How to Choose a Style That Fits You and Still Protects Resale?
Start with context. A home that looks like it belongs where it sits usually holds value better. Buyers don’t have to be convinced. It feels right quickly.
Then think about how you actually live. If you entertain, flow matters, and the entry experience matters. If privacy matters, window placement matters, and outdoor space design matters. If you want low maintenance, material choices matter most.
It also helps to separate the structure from the styling. The exterior massing, rooflines, and core architectural identity are harder to change later. That’s where timeless decisions pay off. Your personality can show up inside through lighting, finishes, art, and furniture, because those are easier to refresh.
And yes, customization matters. Many plan-based luxury builds are designed to be adjusted so the layout and features match your real life, not some generic idea of what “luxury” is supposed to look like.

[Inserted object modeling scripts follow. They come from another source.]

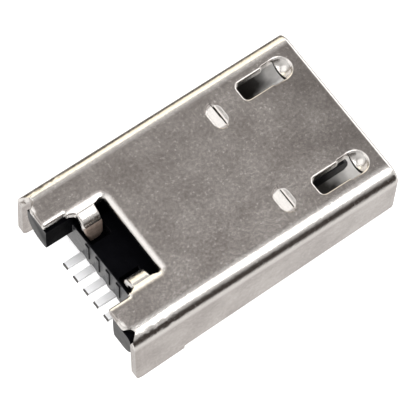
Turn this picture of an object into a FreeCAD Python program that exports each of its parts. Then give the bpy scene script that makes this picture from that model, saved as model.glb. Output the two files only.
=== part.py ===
"""Long-bodied five-contact charging jack for a circuit board.

Frame: the mouth faces -Y, the solder tails lie at +Y, +Z is up. The origin is at the
middle of the shell's length and width, on the plane of the shell's underside.
"""
import FreeCAD, Part
import math
import os

import Sketcher

SIZES = {
    # shell, one folded sheet
    "shell_width": 7.5,
    "shell_length": 11.9,
    "shell_height": 3.1,
    "sheet": 0.3,
    "top_bend": 0.55,
    "low_bend": 0.38,
    "front_lean": 5.5,
    "rear_flare": 1.2,
    "mouth_round": 0.14,
    "leg_length": 2.2,
    "leg_lift": 0.12,
    "leg_corner": 0.3,
    "seam": 0.06,
    # notch over the tails, with its two folded tabs
    "notch_width": 4.08,
    "notch_front_width": 3.64,
    "notch_depth": 2.5,
    "notch_corner": 0.12,
    "notch_ease": 0.1,
    "tab_start": 1.05,
    "tab_slant": 0.22,
    "tab_length": 0.8,
    "tab_bend": 0.62,
    "tab_taper": 0.2,
    "tab_tip_level": 1.56,
    "tab_tip_round": 0.36,
    "tab_tip_ease": 0.1,
    "rear_relief_outer": 0.12,
    "rear_relief_inner": 0.8,
    "rear_relief_bottom": 0.17,
    "rear_relief_depth": 0.29,
    # latch windows, placed from the mouth, with a pressed cup at the front of each
    "window_spacing": 4.8,
    "window_rim": 0.58,
    "window_length": 2.22,
    "window_head": 1.02,
    "window_width": 0.78,
    "window_wide": 0.92,
    "window_corner": 0.2,
    "cup_depth": 0.28,
    "cup_sheet": 0.2,
    # clinch marks in the top, placed from the mouth, each a lip and a flap with a slit between
    "clinch_spacing": 4.24,
    "clinch_back": 4.06,
    "clinch_length": 1.2,
    "clinch_width": 0.52,
    "clinch_depth": 0.13,
    "clinch_tilt": 18,
    "lip_width": 0.17,
    "lip_tilt": 22,
    "clinch_slit": 0.05,
    "slit_length": 0.86,
    # insulator
    "fit": 0.02,
    "block_start": 1.2,
    "mouth_depth": 5.1,
    "board_level": 0.6,
    "deck_level": 2.15,
    "deck_depth": 2.75,
    "left_foot_inner": 1.94,
    "left_foot_outer": 3.15,
    "left_foot_round": 0.85,
    "right_foot_inner": 2.33,
    "right_foot_round": 0.45,
    "foot_level": 1.5,
    "foot_ease": 0.12,
    "rib_width": 0.24,
    "rib_height": 0.95,
    "rib_proud": 0.06,
    "tongue_width": 3.7,
    "tongue_level": 1.72,
    "tongue_height": 0.62,
    "tongue_back": 0.95,
    "tongue_nose": 0.18,
    "pocket_room": 0.12,
    "pocket_gap": 0.03,
    "pocket_view": 0.35,
    "core_radius": 0.42,
    "core_place": 2.46,
    "core_spacing": 4.1,
    "core_depth": 0.35,
    # contacts
    "pitch": 0.65,
    "contact_width": 0.3,
    "contact_sheet": 0.15,
    "tail_tip": 0.38,
    "riser_place": 2.35,
    "contact_back": 0.45,
    "contact_bend": 0.3,
}

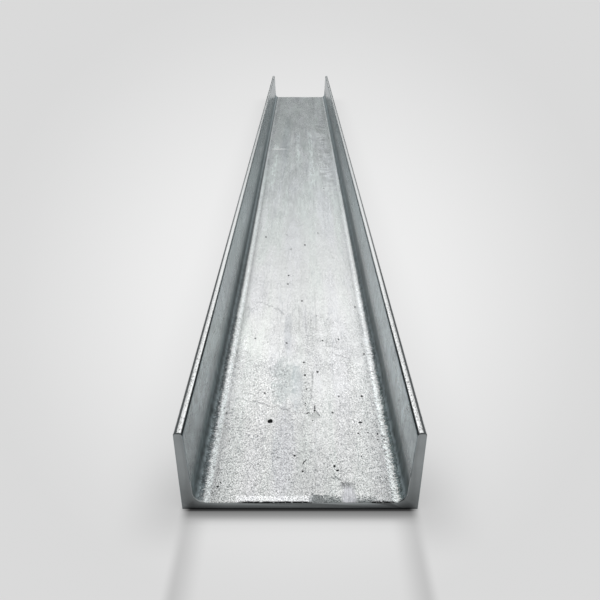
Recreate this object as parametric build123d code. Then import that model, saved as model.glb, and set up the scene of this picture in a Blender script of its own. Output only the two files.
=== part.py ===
from build123d import *
import os

# Steel C channel, hot rolled in one piece, hot-dip galvanised and sawn to length.
# It lies on the back of its web with the flanges up. +X runs across the depth of the
# section, +Y along the length and +Z from the back of the web to the toes. The origin
# is on the back of the web, midway across and midway along.

# Driving dimensions, in millimetres
LENGTH = 1000.0  # from saw cut to saw cut
DEPTH = 102.0  # from the outer face of one flange to the outer face of the other
FLANGE_WIDTH = 42.0  # from the back of the web to the toes
WEB_THICKNESS = 4.1
TOE_THICKNESS = 3.9  # flange at its toe, before the toe's corners are rounded
ROOT_RADIUS = 5.4  # hollow between the web and the inner face of a flange
TOE_INNER_RADIUS = 1.3  # toe corner on the side of the trough
TOE_OUTER_RADIUS = 1.0  # toe corner on the outside
HEEL_RADIUS = 0.4  # outer corner where the back of the web meets a flange
SAWN_EDGE_RADIUS = 0.25  # edge of a saw cut, dressed and then rounded by the zinc

# Slope of a flange's inner face: how far the flange thickens for each millimetre
# down from the toe. Rolls need such a draft to leave the groove.
FLANGE_TAPER = 0.041


def rolled_section():
    """The section, drawn in XZ: back of the web on the X axis, flanges up."""
    outer = DEPTH / 2
    toe_inner = outer - TOE_THICKNESS
    root_inner = toe_inner - FLANGE_TAPER * (FLANGE_WIDTH - WEB_THICKNESS)
    corners = [
        ((outer, 0), HEEL_RADIUS),
        ((outer, FLANGE_WIDTH), TOE_OUTER_RADIUS),
        ((toe_inner, FLANGE_WIDTH), TOE_INNER_RADIUS),
        ((root_inner, WEB_THICKNESS), ROOT_RADIUS),
    ]
    right_half = [(0, 0)] + [corner for corner, radius in corners] + [(0, WEB_THICKNESS)]
    with BuildSketch(Plane.XZ) as section:
        with BuildLine():
            Polyline(*right_half, close=True)
        make_face()
        for corner, radius in corners:
            fillet(section.vertices().sort_by_distance(corner)[0], radius)
        mirror(about=Plane.YZ)
    return section.sketch


def c_channel():
    """The section drawn out to length, with the rims of both saw cuts rounded."""
    with BuildPart() as channel:
        extrude(rolled_section(), amount=LENGTH / 2, both=True)
        saw_cuts = channel.faces().filter_by(Axis.Y)
        fillet(saw_cuts.edges(), SAWN_EDGE_RADIUS)
    return channel.part


os.makedirs("parts", exist_ok=True)
export_step(c_channel(), "parts/c_channel.step")
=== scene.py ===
import math

import bmesh
import bpy
from mathutils import Euler, Matrix, Vector, noise


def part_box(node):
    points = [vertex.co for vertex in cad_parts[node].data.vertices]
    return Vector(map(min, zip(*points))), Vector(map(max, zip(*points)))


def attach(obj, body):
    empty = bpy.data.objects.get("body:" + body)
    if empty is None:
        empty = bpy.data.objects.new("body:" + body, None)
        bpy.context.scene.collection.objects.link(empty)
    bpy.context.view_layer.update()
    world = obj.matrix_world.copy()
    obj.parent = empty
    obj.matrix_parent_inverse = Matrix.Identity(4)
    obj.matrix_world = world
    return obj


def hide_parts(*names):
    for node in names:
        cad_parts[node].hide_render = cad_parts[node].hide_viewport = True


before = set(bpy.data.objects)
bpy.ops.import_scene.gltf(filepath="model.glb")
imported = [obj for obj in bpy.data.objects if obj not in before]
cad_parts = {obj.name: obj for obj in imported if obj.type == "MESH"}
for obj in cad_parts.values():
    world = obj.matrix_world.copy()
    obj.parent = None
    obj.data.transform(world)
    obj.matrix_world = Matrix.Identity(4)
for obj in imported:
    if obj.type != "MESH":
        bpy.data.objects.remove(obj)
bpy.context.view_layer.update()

scene = bpy.context.scene
scene.view_settings.view_transform = "Standard"
MM = 0.001


# The stock. One length of channel, hot rolled from a single steel billet: a flat web and two
# flanges whose inner faces lean by the draft of the rolls. It was sawn to length, then
# dipped in molten zinc, so the same metal shows on every face.
stock_low, stock_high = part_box("c_channel")
LENGTH = stock_high.y - stock_low.y
DEPTH = stock_high.x - stock_low.x
FLANGE_WIDTH = stock_high.z - stock_low.z
WEB_THICKNESS = 4.1 * MM
TOE_THICKNESS = 3.9 * MM
FLANGE_TAPER = 0.041
ROOT_RADIUS = 5.4 * MM
TOE_INNER_RADIUS = 1.3 * MM
TOE_OUTER_RADIUS = 1.0 * MM
HEEL_RADIUS = 0.4 * MM
SAWN_EDGE_RADIUS = 0.25 * MM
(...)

Luxury house plans tend to hold their value best when they balance beauty with comfort. Smart storage. Kitchen flow that makes sense. Private bedroom placement. Everyday upgrades that feel premium because they work, not because they’re flashy.
Conclusion
Timeless style usually wins when it’s grounded in proportion, craftsmanship, and a look that fits its setting. French Country, Mediterranean in the right climate, and classic formal architecture often deliver that kind of lasting value.
Trendsetting choices can still be a great move. Contemporary and minimalist modern can age beautifully when they’re warm, practical, and built with materials that wear well.
If you want the safest long-term result, keep the structure simple, let the details feel current, and make sure the home is as comfortable as well as it looks. That’s the kind of luxury that stays relevant.